Uri Alon's book is probably the best example I know of actual theory in biology, but most of the specifics are too narrow for our purposes. Some of it is a useful example to keep in mind.

[-]Jonas Hallgren1mo50

Let me drop some examples of "theory" or at least useful bits of information that I find interesting beyond the morphogenesis and free energy principle vibing. I agree with you that basic form of FEP is just another formalization of bayesian network passing formalised through KL-divergence and whilst interesting it doesn't say that much about foundations. For Artificial Life, it is more a vibe check from having talked to people in the space, it seems to me they've got a bunch of thoughts about it but it seems like they've got some academic capture so it might be useful to at least talk to the researchers there about your work?

Like a randomly insultingly simple suggestion: Do a quick literature review through elicit in ActInf and Computational Biology for your open questions and see if there's links, if there are send those people a quick message.
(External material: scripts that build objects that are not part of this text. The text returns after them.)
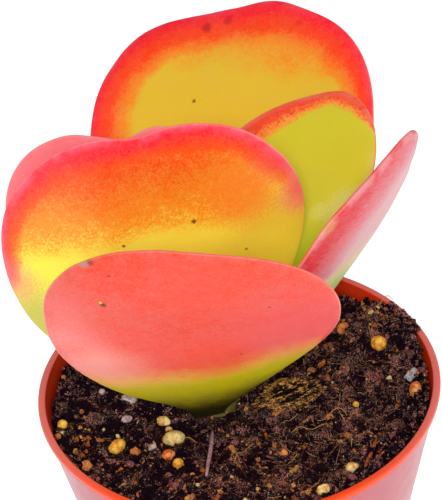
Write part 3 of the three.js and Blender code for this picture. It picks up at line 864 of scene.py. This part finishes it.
def make_pot():
    under = POT["ring_height"]
    lip_foot = RIM_HEIGHT - POT["lip_height"]
    lip_inner = RIM_RADIUS - POT["lip_width"]
    ring_inner = POT["foot"] - POT["ring_width"]
    inside = under + POT["floor"]
    bead = POT["lip_round"]
    ring_round = POT["ring_round"]
    profile = [(0, 0), (POT["disc"], 0), (POT["disc"] + under, under), (ring_inner, under),
               (ring_inner, ring_round), (ring_inner + ring_round, 0),
               (POT["foot"] - ring_round, 0), (POT["foot"], 0.5)]
    profile += [(outer_radius(h), h) for h in np.linspace(2, lip_foot, 14)]
    profile += [(RIM_RADIUS - 0.25, lip_foot + 0.05)]
    profile += arc(RIM_RADIUS - bead, lip_foot + 0.9, bead, -60, 0, 4)
    profile += arc(RIM_RADIUS - bead, RIM_HEIGHT - bead, bead, 0, 90, 6)
    profile += arc(lip_inner + bead, RIM_HEIGHT - bead, bead, 90, 180, 6)
    profile += [(inner_radius(h), h) for h in np.linspace(lip_foot - 1, inside + 1, 12)]
    profile += [(inner_radius(inside + 1) - 1, inside), (POT["disc"] + under, inside),
                (POT["disc"], POT["floor"]), (0, POT["floor"])]
    piece = turn_profile("pot_shell", profile, POT["sides"])
    tools = []
    for i in range(POT["holes"]):
        angle = 2 * math.pi * i / POT["holes"]
        spot = (*on_circle(angle, POT["hole_circle"] * MM), 5 * MM)
        tools.append(start_piece("hole", bpy.ops.mesh.primitive_cylinder_add, vertices=40,
                                 radius=POT["hole"] * MM, depth=20 * MM, location=spot))
        angle += math.pi / POT["holes"]
        spot = (*on_circle(angle, (POT["foot"] - POT["ring_width"] / 2) * MM), 0)
        notch = start_piece("notch", bpy.ops.mesh.primitive_cube_add, size=MM, location=spot,
                            rotation=(0, 0, angle))
        notch.scale = (10, POT["notch_width"], 2 * POT["notch_height"])
        tools.append(notch)
    cut_away(piece, tools)
    shade(piece, 28)
    finish_piece(piece, pot_material(), "pot_plastic", "pot")


def stem_material():
    material, tree, skin = new_material("stem skin")
    place = object_place(tree)
    patches = step_mask(grain(place, 0.35, 4, 0.6), 0.35, 0.65)
    fill(skin, {"Base Color": mix(patches, rgb(96, 100, 30), rgb(132, 104, 56)), "Roughness": 0.72,
                "Normal": bump(grain(place, 1.4, 4), 0.5, 0.4)})
    return material


def make_stem():
    profile = [(0, STEM["profile"][0][0])]
    profile += [(radius, height) for height, radius in STEM["profile"]] + [(0, STEM["tip"])]
    piece = turn_profile("stem_core", profile, 48)
    places = corners(piece) / MM
    rise = places[:, 2] - STEM["foot_height"]
    swell = 1 + 0.05 * noise_at(places, 0.3)
    places[:, 0] = places[:, 0] * swell + STEM["foot"][0] + STEM["lean_x"] * rise
    places[:, 1] = places[:, 1] * swell + STEM["foot"][1] + STEM["lean_y"] * rise
    places[:, 2] += RIM_HEIGHT
    set_corners(piece, places)
    shade(piece, 50)
    finish_piece(piece, stem_material(), "stem", "stem")


# ---- soil

def soil_detail(x, y):
    """Clods and pits on top of the soil's main shape."""
    points = np.stack([x, y, np.zeros_like(x)], 1)
    clods = noise_at(points, 0.2, 5)
    crumbs = 0.45 - np.abs(noise_at(points, 0.4, 9)) * 1.6
    ridges = 0.4 - np.abs(noise_at(points, 0.85, 21)) * 1.7
    return 0.7 * clods + 0.8 * crumbs + 0.5 * ridges - 0.3


def painted_left_shade(x, y):
    """From 0 on the right to 1 on the left, where the peat is painted darker as shade."""
    return smooth_step(15, -35, x) * smooth_step(40, 10, y)


def make_soil_paint():
    """Colour and fine relief of damp peat, from a tone of 0 in its pits to 1 on its flecks."""
    group, given, made = new_group("damp peat", ("Tone", "Fleck Share"), ("Place",),
                                   ("Dark", "Brown", "Fleck", "Speck And Glint"), ("Colour", "Height"))
    tone, share = given["Tone"], given["Fleck Share"]
    wide = minus(grain(given["Place"], 0.14, 2), 0.52)
    clumps = grain(given["Place"], 0.34, 2)
    fibre = grain(given["Place"], 1.5, 4, 0.7)
    grit = grain(given["Place"], 3.6, 2, 0.6)
    value = plus(tone, times(fibre, 1.1), clumps, times(wide, 1.3), times(grit, 0.7))
    colour = mix(step_mask(value, 1.84, 2.22), given["Dark"], given["Brown"])
    colour = mix(step_mask(tone, flip(share), flip(times(share, 0.6))), colour, given["Fleck"])
    # Pale specks on the high spots: partly pale grit, partly painted glints of the damp peat.
    speck_and_glint = times(step_mask(grit, 0.56, 0.66), step_mask(value, 1.66, 1.9), 0.8)
    fill(made, {"Colour": mix(speck_and_glint, colour, given["Speck And Glint"]), "Height": fibre})
    return group


SOIL_PAINT = make_soil_paint()


def soil_material(name, dark, brown, fleck, speck_and_glint, fleck_share, roughness):
    material, tree, skin = new_material(name)
    paint = use_group(tree, SOIL_PAINT, {
        "Place": object_place(tree), "Tone": mark(tree, "tone"), "Fleck Share": fleck_share,
        "Dark": dark, "Brown": brown, "Fleck": fleck, "Speck And Glint": speck_and_glint})
    fill(skin, {"Base Color": paint["Colour"], "Normal": bump(paint["Height"], 1.0, 0.9),
                "Roughness": roughness, "Specular IOR Level": 0.12})
    return material


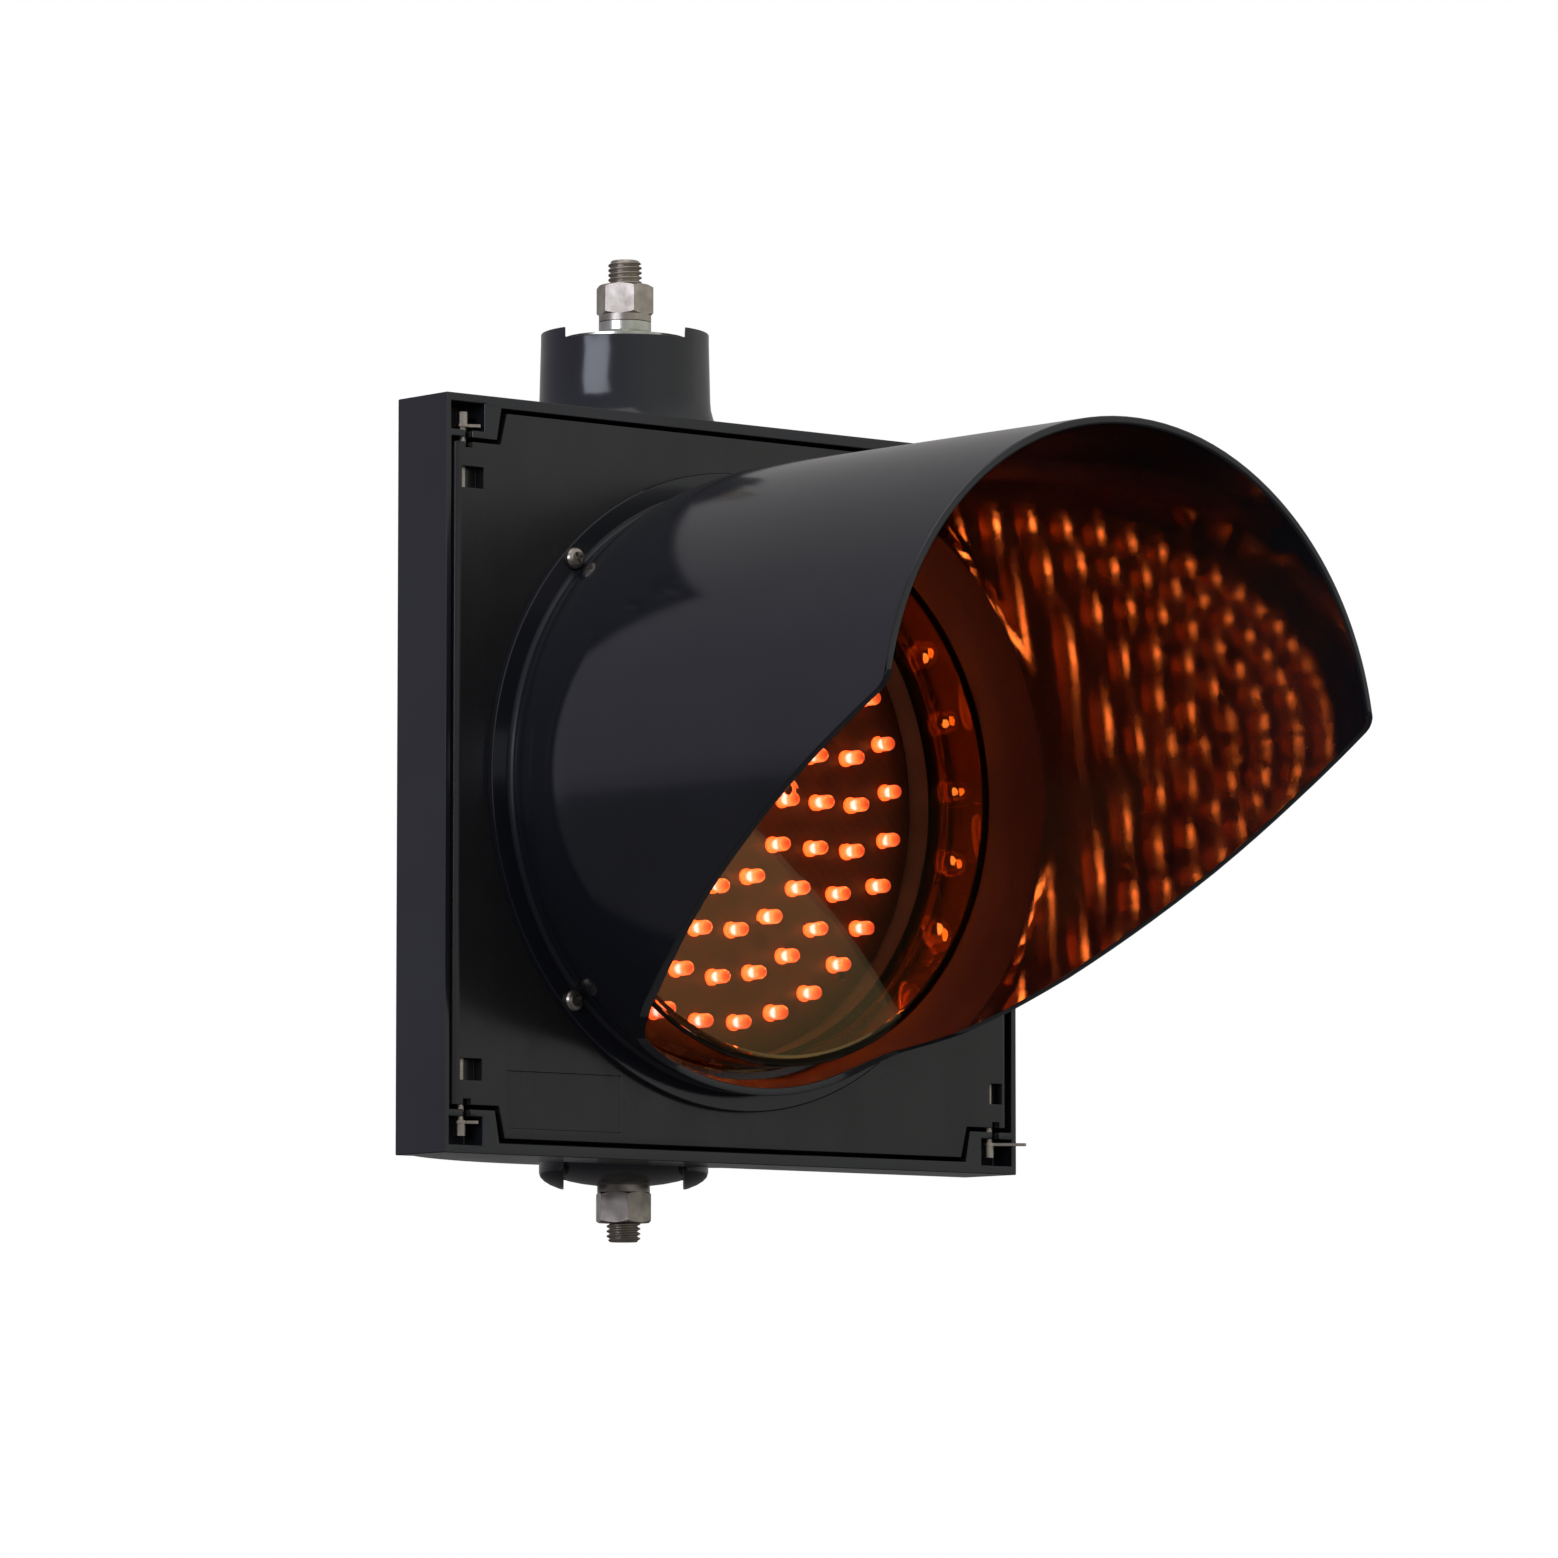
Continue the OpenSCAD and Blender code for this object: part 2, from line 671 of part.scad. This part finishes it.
module hex_nut(z, turn) {
    corner_r = nut_af / 2 / cos(30);
    cut = corner_r - nut_af / 2;
    translate([0, 0, z]) difference() {
        intersection() {
            rotate([0, 0, turn]) cylinder(r = corner_r, h = nut_h, $fn = 6);
            rotate_extrude() polygon([[0, 0], [corner_r - cut, 0], [corner_r, cut * 0.6],
                [corner_r, nut_h - cut * 0.6], [corner_r - cut, nut_h], [0, nut_h]]);
        }
        translate([0, 0, -1]) cylinder(r = stud_d / 2 + run_fit, h = nut_h + 2);
    }
}

module hex_nuts() {
    color("silver") {
        hex_nut(top_nut_z, top_nut_turn);
        hex_nut(bottom_nut_z, 0);
    }
}

module ring(r, bore, z, h) {
    translate([0, 0, z]) difference() {
        cylinder(r = r, h = h);
        translate([0, 0, -1]) cylinder(r = bore, h = h + 2);
    }
}

// Split washers: a ring with one narrow gap.
module spring_washers() {
    bore = stud_d / 2 + 0.2;
    color("silver") difference() {
        union() {
            ring(spring_r, bore, top_spring_z, spring_t);
            ring(spring_r, bore, -bottom_seat - spring_t, spring_t);
        }
        rotate([0, 0, 40]) block([0, -0.6, -half - 20], [20, 0.6, top_nut_z + 1]);
    }
}

module dished_washer() {
    color("silver") translate([0, 0, top_flat_z]) difference() {
        rotate_extrude()
            polygon([[0, 0], [dished_r, 0], [dished_r, 0.8], [spring_r + 0.3, cone_h], [spring_r, cone_h],
                [spring_r, dished_t - 0.3], [spring_r - 0.4, dished_t], [0, dished_t]]);
        translate([0, 0, -1]) cylinder(r = stud_d / 2 + 0.2, h = dished_t + 2);
    }
}

module flat_washer() {
    color("silver") ring(22, stud_d / 2 + 0.25, top_seat, flat_washer_t);
}

rear_housing();
door_gasket();
hinge_pin_upper();
hinge_pin_lower();
terminal_block();
terminal_screws();
block_screws();
cable_gland();
supply_cable();
front_door();
visor();
visor_screws();
lens();
lens_gasket();
led_board();
leds();
module_cup();
driver_board();
board_spacers();
driver_transformer();
driver_capacitors();
module_clips();
clip_screws();
lead_grommet();
module_lead();
latch_pin_upper();
latch_pin_lower();
mounting_stud();
hex_nuts();
spring_washers();
dished_washer();
flat_washer();
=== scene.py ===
"""Looks of a single-aspect amber traffic signal head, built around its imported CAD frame."""

import math

import bpy
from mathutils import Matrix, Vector


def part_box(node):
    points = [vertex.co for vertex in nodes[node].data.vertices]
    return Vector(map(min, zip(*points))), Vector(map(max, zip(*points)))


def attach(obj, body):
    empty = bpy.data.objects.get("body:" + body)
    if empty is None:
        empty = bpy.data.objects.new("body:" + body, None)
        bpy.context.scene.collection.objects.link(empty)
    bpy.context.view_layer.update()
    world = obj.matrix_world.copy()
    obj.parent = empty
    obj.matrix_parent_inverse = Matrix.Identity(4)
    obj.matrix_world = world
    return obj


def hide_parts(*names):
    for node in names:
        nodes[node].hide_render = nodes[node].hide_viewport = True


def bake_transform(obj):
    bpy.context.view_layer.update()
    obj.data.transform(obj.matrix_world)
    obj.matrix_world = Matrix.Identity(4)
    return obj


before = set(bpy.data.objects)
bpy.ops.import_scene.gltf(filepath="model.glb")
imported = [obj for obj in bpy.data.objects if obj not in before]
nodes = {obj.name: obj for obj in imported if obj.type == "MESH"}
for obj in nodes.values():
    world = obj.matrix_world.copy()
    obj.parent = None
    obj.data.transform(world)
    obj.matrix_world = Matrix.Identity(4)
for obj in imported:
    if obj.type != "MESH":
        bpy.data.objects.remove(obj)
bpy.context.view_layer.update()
scene = bpy.context.scene
MM = 0.001
BACKDROP = Vector((0.63, 0.77, 0.55))      # from the object towards the middle of the screen behind it
RIGHT = Vector((0.774, -0.633, 0.0))       # about sideways, as the camera sees it
UP = Vector((0, 0, 1))
WHITE = (1.0, 1.0, 1.0)


# ---------------------------------------------------------------- materials

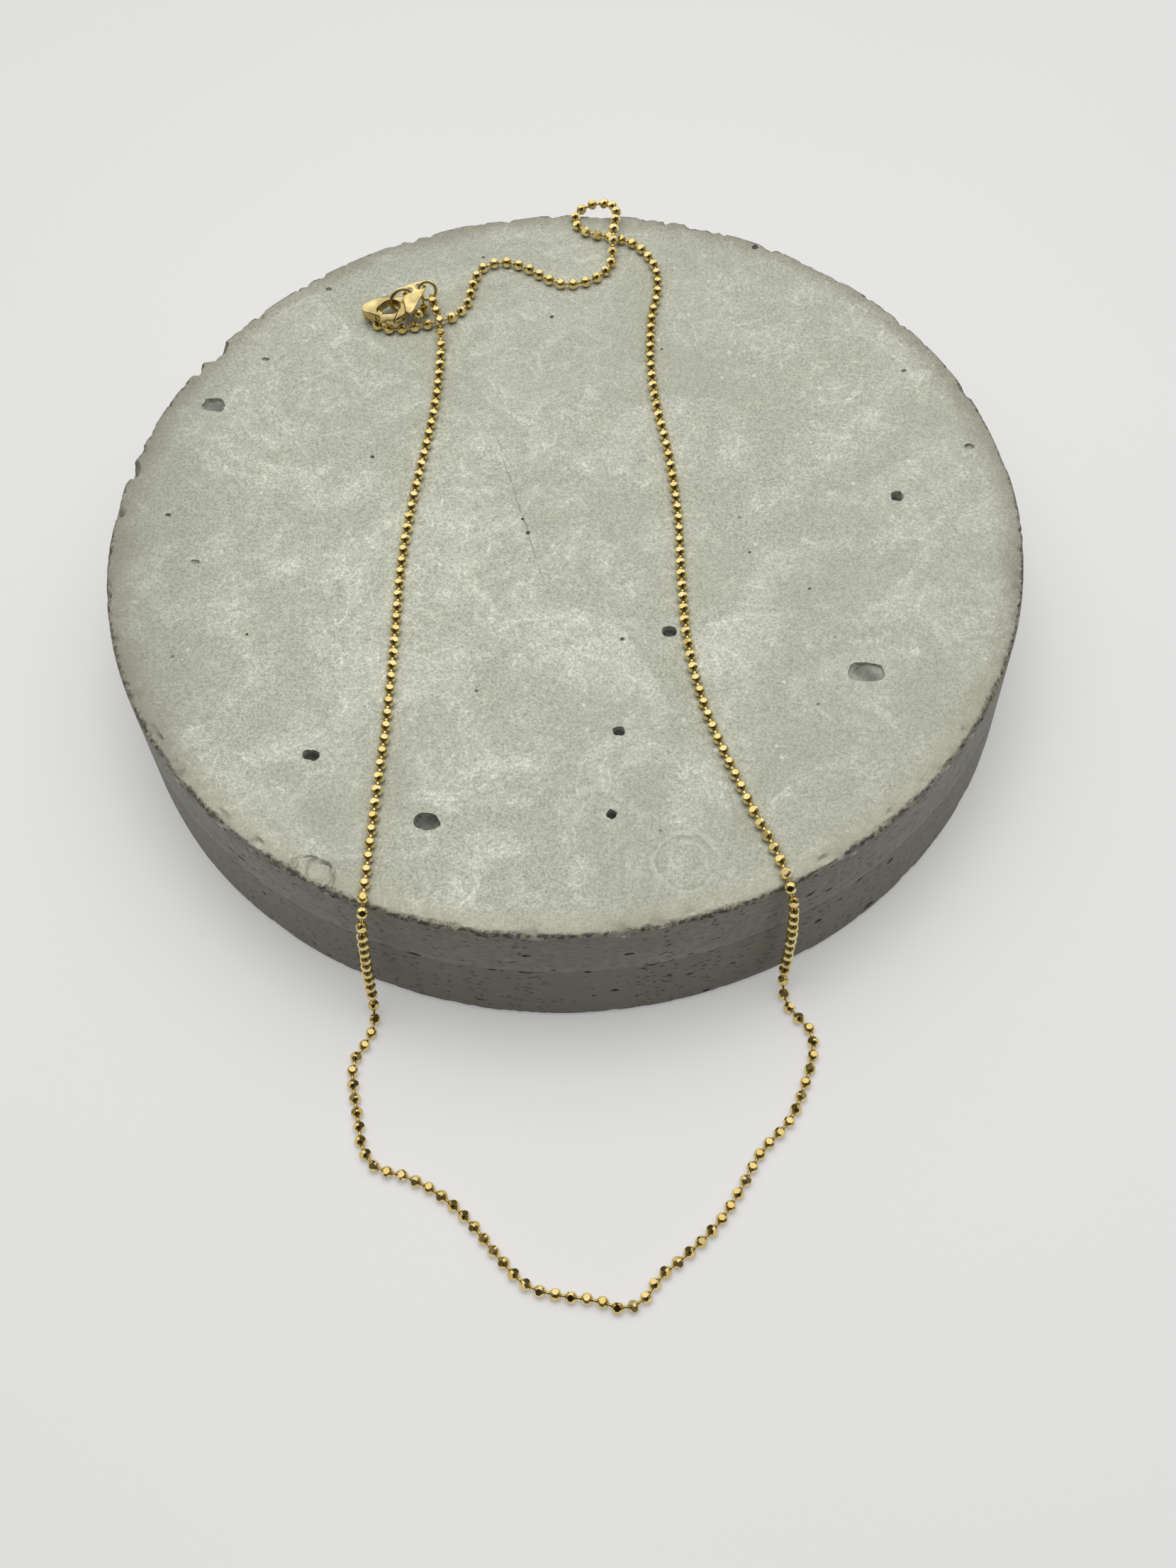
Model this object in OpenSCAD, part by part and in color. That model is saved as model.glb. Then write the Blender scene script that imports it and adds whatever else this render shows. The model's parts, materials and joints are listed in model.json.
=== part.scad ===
// Ball chain necklace lying over a round display slab, its front loop on the floor.
// Origin: centre of the slab's underside, +Z up, front of the necklace towards -Y.

/* [Display slab] */
// Diameter of the round slab
slab_d = 120; // [110:1:135]
// Thickness of the slab
slab_h = 21.5; // [18:0.5:26]
// Radius of the slab's worn rims
slab_rim_r = 0.8; // [0.4:0.1:1.5]

/* [Chain] */
// Diameter of one bead
bead_d = 1.5; // [1.2:0.05:1.6]
// Distance between the flats cut round a bead
bead_flat_w = 1.24; // [1.1:0.02:1.4]
// Length of a bead between the flats at its two ends
bead_len = 1.36; // [1.2:0.02:1.44]
// Distance from bead to bead along the chain
bead_pitch = 1.83; // [1.78:0.01:2.2]
// Radius of a bead's drilled hole at its middle
hole_mid_r = 0.25; // [0.22:0.01:0.3]
// Radius of the flared hole at a bead's end
hole_end_r = 0.43; // [0.4:0.01:0.46]
// Diameter of the wire that the beads sit on
wire_d = 0.34; // [0.26:0.02:0.38]
// Radius of the wire's end loops, at the middle of the wire
end_loop_r = 0.66; // [0.6:0.02:0.7]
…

I think a bunch of the theory is in people's heads and if you nerdsnipe them they're usually happy to give you the time of day.

Here's some stuff that I think is theoretically cool as a quick sampler:

For Levin's work:

In the link I posted above he talks about morphogenesis, the thing I find the most interesting there from an agent foundations and information processing perspective is the anti-fragility of systems with respect to information loss (similar to some of the stuff in Uri's work if I've understood that correctly.) There are lots of variations of underlying genetics yet similar structures can be decoded through similar algorithms and it just shows a huge resillience there. It seems you probably know this from Uri's work already

Active Inference stuff:

Physics as information processing: https://youtu.be/RpOrRw4EhTo
1. The reason why I find this very interesting is that it seems to me to be saying something fundamental about information processing systems from a limited observer perspective.
2. I haven't gotten through the entire series yet but it is like a derivation of hierarchical agency or at least why a controller is needed from first principles.
I think this ACS post explains it better than I do below but here's my attempt at it:
1. I'm trying to find the stuff I've seen on <<Boundaries>> within Active Inference yet it is spread out and not really centered. There's this very interesting perspective of there only being model and modelled and that talking about agent foundations is a bit like taking the modeller as the foundational perspective whilst that is a model in itself. Some kind of computational intractability claims together with the above video series gets you to this place where we have a system of hierarchical agents and controllers in a system with each other. I have a hard time explaining it but it is like it points towards a fundamental symmetry perspective between an agent and it's environment.